-- Start STORED DATA --

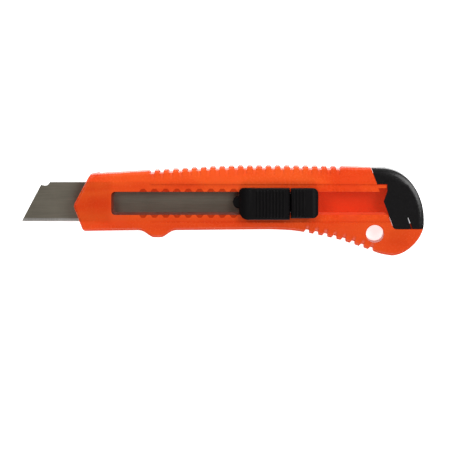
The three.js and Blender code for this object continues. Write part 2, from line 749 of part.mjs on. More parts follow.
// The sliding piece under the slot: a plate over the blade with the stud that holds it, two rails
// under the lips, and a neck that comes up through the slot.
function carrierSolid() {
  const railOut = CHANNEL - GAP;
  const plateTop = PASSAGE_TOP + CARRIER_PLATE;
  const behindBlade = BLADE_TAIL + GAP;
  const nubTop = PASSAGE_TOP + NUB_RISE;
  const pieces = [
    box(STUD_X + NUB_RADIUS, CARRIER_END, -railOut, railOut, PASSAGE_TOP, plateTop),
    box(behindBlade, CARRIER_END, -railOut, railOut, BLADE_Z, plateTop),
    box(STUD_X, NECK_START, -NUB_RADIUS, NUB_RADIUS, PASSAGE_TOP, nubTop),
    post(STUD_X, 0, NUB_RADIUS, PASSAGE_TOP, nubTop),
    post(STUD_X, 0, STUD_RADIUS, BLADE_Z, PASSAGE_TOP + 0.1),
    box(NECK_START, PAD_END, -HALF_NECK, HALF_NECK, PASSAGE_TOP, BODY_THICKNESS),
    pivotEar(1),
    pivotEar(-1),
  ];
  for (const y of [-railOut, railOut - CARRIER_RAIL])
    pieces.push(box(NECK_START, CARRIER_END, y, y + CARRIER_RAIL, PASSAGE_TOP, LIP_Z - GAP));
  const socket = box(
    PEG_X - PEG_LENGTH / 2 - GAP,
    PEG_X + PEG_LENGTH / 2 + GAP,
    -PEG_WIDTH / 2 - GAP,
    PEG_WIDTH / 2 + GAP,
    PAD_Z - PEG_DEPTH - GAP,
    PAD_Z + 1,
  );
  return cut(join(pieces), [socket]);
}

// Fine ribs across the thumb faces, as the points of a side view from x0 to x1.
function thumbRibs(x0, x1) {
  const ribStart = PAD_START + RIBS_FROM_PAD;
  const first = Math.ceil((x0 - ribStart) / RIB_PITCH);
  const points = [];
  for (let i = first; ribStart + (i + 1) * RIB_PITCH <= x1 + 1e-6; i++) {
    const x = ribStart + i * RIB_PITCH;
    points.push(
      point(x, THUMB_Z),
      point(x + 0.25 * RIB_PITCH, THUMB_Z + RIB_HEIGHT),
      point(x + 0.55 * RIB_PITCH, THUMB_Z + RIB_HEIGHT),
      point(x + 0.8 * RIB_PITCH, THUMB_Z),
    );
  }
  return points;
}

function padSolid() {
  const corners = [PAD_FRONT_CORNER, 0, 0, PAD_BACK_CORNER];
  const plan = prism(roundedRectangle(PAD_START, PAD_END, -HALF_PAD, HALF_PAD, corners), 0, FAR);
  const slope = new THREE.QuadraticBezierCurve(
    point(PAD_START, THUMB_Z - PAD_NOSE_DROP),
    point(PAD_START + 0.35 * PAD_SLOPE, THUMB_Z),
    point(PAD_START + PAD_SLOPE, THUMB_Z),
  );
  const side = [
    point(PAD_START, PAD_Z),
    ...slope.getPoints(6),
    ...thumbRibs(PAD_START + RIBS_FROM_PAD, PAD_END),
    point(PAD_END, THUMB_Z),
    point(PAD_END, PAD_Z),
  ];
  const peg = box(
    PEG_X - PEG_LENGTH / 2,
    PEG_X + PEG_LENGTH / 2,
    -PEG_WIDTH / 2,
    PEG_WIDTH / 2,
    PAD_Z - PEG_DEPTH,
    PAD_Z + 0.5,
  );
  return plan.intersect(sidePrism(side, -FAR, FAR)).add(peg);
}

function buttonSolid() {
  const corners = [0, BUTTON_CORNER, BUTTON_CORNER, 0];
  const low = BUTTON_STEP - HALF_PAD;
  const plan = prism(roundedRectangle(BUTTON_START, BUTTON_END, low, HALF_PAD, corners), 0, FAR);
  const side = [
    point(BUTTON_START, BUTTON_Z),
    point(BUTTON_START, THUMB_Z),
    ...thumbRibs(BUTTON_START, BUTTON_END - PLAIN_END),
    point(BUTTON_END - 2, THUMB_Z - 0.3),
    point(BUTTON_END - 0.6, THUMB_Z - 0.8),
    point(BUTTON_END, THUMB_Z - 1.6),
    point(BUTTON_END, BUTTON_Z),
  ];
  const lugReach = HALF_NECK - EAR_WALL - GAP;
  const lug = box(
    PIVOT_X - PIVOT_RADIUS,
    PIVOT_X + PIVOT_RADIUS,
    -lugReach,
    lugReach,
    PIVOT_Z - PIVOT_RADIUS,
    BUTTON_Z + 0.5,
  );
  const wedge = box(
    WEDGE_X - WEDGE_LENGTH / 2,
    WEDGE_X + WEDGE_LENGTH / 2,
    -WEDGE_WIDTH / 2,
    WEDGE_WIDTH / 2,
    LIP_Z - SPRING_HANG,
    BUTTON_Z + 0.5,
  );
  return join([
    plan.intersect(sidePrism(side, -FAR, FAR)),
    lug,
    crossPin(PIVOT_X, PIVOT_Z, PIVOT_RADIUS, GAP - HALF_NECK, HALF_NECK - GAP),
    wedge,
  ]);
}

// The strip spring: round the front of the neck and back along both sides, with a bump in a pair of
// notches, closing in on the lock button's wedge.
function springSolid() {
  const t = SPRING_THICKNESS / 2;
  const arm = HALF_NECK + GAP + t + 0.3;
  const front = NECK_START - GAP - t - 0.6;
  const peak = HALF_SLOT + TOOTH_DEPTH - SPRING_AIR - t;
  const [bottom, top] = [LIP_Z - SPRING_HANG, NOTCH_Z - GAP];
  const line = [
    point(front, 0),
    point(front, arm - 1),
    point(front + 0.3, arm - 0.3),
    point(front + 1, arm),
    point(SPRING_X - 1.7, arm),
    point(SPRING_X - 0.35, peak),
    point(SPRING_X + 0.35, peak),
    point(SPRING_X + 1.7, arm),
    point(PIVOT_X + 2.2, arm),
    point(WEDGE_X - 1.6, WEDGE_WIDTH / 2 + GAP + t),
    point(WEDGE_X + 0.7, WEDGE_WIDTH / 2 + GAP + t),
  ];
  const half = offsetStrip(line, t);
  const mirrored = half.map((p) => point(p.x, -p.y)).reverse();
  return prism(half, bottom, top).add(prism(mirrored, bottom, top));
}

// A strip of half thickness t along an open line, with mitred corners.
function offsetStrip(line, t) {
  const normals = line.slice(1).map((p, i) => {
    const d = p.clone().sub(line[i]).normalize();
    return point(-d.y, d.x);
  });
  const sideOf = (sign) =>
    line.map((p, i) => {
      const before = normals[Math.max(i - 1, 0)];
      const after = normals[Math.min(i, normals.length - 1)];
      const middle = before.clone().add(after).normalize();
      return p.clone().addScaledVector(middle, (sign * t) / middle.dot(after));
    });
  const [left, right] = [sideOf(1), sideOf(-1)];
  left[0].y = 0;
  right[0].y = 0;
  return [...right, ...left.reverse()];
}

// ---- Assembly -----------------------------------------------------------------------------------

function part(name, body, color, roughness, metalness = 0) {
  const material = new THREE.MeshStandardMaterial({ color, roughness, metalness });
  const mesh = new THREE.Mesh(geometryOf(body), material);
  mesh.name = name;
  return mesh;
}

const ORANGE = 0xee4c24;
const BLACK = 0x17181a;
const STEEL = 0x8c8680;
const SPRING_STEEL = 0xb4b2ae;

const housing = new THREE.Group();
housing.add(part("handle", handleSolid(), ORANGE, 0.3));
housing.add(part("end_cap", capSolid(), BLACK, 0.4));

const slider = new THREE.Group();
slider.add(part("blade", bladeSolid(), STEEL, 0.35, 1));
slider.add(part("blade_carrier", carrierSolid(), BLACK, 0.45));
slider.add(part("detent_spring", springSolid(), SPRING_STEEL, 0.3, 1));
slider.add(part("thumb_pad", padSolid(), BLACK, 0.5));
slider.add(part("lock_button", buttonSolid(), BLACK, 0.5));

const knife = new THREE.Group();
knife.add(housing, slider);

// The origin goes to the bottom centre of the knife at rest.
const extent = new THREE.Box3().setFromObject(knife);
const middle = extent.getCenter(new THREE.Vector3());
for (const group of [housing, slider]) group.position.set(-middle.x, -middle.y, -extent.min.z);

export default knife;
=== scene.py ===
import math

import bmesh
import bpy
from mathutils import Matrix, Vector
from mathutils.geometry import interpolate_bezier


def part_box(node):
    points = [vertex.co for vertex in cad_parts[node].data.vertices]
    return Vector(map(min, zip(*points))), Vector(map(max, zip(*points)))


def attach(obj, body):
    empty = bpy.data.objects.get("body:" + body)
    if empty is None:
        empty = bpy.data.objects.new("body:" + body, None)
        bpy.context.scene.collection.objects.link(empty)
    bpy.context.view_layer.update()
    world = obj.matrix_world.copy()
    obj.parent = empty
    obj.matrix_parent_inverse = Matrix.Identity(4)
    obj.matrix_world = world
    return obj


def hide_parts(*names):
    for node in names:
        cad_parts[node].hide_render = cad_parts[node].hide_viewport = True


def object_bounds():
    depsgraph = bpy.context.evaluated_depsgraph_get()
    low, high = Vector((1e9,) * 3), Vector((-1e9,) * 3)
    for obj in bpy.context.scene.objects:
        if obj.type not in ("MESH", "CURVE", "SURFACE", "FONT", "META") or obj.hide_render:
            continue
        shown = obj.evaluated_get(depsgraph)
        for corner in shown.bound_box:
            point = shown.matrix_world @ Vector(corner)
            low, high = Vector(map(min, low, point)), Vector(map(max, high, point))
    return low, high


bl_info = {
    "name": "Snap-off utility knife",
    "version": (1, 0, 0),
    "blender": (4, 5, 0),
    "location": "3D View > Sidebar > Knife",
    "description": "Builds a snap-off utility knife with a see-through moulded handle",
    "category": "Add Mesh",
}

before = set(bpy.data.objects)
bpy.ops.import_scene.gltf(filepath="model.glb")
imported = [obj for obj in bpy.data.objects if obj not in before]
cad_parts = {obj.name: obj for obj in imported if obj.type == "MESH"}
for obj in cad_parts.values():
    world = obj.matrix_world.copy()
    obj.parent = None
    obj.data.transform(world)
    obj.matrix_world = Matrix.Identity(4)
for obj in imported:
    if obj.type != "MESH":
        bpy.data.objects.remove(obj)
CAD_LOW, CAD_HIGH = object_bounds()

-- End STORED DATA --

▶ TASK BRIEF
Each line from the line with "const knife = new THREE.Group();" to the line with "if empty is" is to be echoed exactly; both boundary lines are included, and nothing else is to be output.

▶ RESULT
const knife = new THREE.Group();
knife.add(housing, slider);

// The origin goes to the bottom centre of the knife at rest.
const extent = new THREE.Box3().setFromObject(knife);
const middle = extent.getCenter(new THREE.Vector3());
for (const group of [housing, slider]) group.position.set(-middle.x, -middle.y, -extent.min.z);

export default knife;
=== scene.py ===
import math

import bmesh
import bpy
from mathutils import Matrix, Vector
from mathutils.geometry import interpolate_bezier


def part_box(node):
    points = [vertex.co for vertex in cad_parts[node].data.vertices]
    return Vector(map(min, zip(*points))), Vector(map(max, zip(*points)))


def attach(obj, body):
    empty = bpy.data.objects.get("body:" + body)
    if empty is None:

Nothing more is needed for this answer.